I did nothing more than clean my living space from top to bottom and eat snacks. - There wasn't much going on besides grey skies anyway.
I was hoping that I'd be opening my door, every other minute, for Trick-or-Treaters but kids don't knock on doors or ring bells like they used to. Not in this part of Bed-Stuy. Sadly. {Instead, they go to corner stores, laundromats, and any other business that's open - with hopes that they have candy}.
So I cleaned.
Watched a movie, fell asleep, and woke up on the first of November feeling Fresh. & full of zest. -- Something tells me, November will be a very promising month for me. ...as it should be for us all, honestly.
Having that sit-down with myself, two posts ago, really grabbed me by the collar and knocked me into shape. So from that day, I've been laying down new foundation for personal success + good emotional health.
& well, ..shit's looking up.
-xlee
Portland's Dan Vidmar {Shy Girls}, stumbled on my Twitter timeline yesterday by way of The Fader ...and I cannot thank them enough.
"Timeshare" is a pretty great EP. {so far, Still Not Falling is my favorite track}
-xlee
I was just in the shower thinking about how amazing these things actually are. For me, there isn't a more effective stress reliever.
I mean, bathing in general is simply mind-calming.
A lil' 10-20 minutes with a bar of Dove & water.
-xlee
I’m just really really tired of not being enough. Not just for them … But for me too. - Anonymous
Seeing this on my timeline ..at a time when my feelings are quite the same brings forth a world of emotions. It serves as a mirror. I see myself. I see who I am and a person whom I no longer wish to be.
Writing for me has always been a mirror as well. I told my stories to better understand it’s subjects. ..The main character, being Me. I told my story to cleanse, to break down, and to heal. <— All of which, helped to make me wiser and grow {mentally and emotionally} as I made my way through life.
Giving up the pen, has made me feel full. & not in a positive sense. More so, in a ‘full of shit' kind of way. Full of ruin. Full of old-selves. Stagnancy. & many 'no trash pick-up' days. I feel as if I'm wearing a skin that doesn't belong to me. There is, and has been for a while, a disconnect between body and soul.
Writing, allowed me to evaluate myself. ..As one would be evaluated after 6months-1yr on a job. I once knew this girl very well.
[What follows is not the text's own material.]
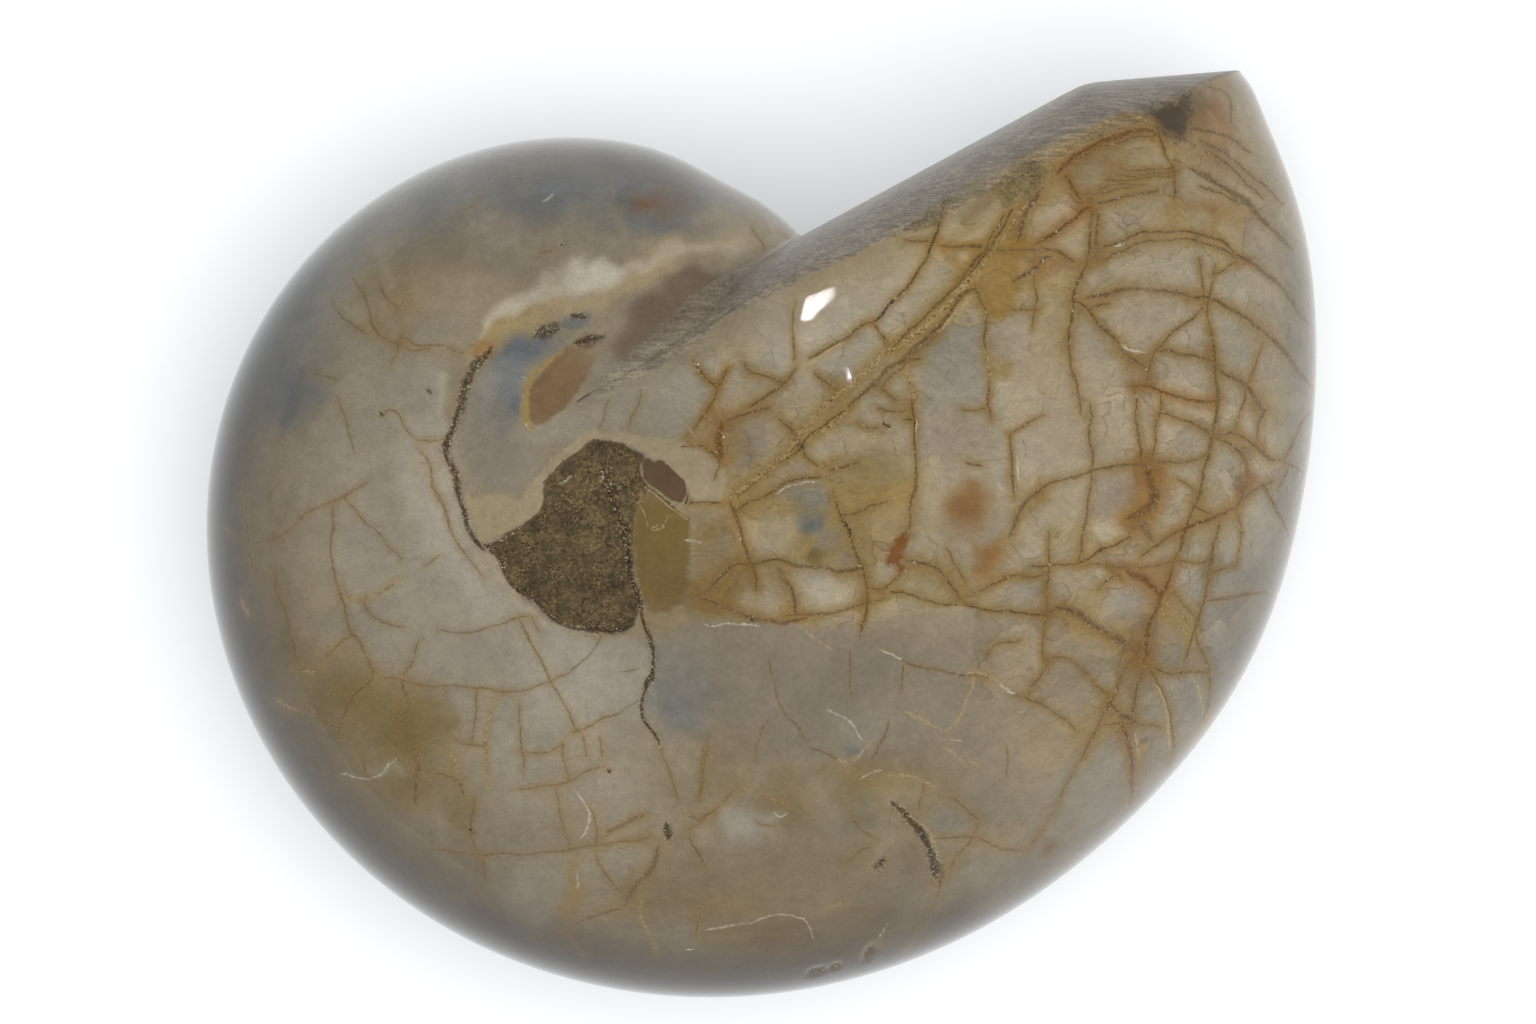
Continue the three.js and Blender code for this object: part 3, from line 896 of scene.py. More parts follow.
def cover(shape, soft, outline, spots):
    """Share of a wash at each spot: one well inside, easing to none over its soft edge."""
    if shape == "spot":
        middle, radii = outline
        size = np.linalg.norm((spots - middle) / radii, axis=1)
        return 1 - ease((size - 1) * radii.min(), -soft, soft)
    if shape.startswith("band"):
        across, _, past, _ = distance_to(outline, spots)
        half = float(shape.split(":")[1]) / 2
        return 1 - ease(np.hypot(across, past) - half, -soft, soft)
    return ease(depth_inside(outline, spots), -soft, soft)


def paint_washes(text):
    """Mixes each wash into the paint by its amount times its cover, in the order given."""
    washes = read_marks(text)
    for words, outline in washes:
        shape = words[3] if len(words) > 3 else "outline"
        if shape == "spot":
            box = np.stack([outline[0] - outline[1], outline[0] + outline[1]])
        else:
            box = outline
        found = near(box, 2 * float(words[2]) + WASH_REACH + SIDE_SOFTNESS, cloud_chart)
        if not len(found):
            print("nothing under", words)
            continue
        soft = float(words[2]) + SIDE_SOFTNESS * side_share[found]
        amount = float(words[1]) * (1 - SIDE_FADING * side_share[found])
        amount *= cover(shape, soft, outline, cloud_chart[found])
        paint[found] += amount[:, None] * (MINERALS[words[0]] - paint[found])
    print(len(washes), "washes")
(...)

But when I stopped… I lost touch. Too much had happened. I couldn’t face it. Didn’t want to relive it. & didn’t want to be seen. So I didn’t write.
I found it easier to bury those things within. ..It started with one, but we all know if you do something enough it becomes a habit. & now there’s a few.
Hiding in the company of others was/is now the remedy. Running from myself, I’m realizing, is the main reason why I remain wounded.
Wounded, when they’re too busy to hang and mask me from the person that I’m too ashamed to get to know. ..the one I refused to love.
"…tired of not being enough. Not just for them. …but for me too" …I am a work in progress.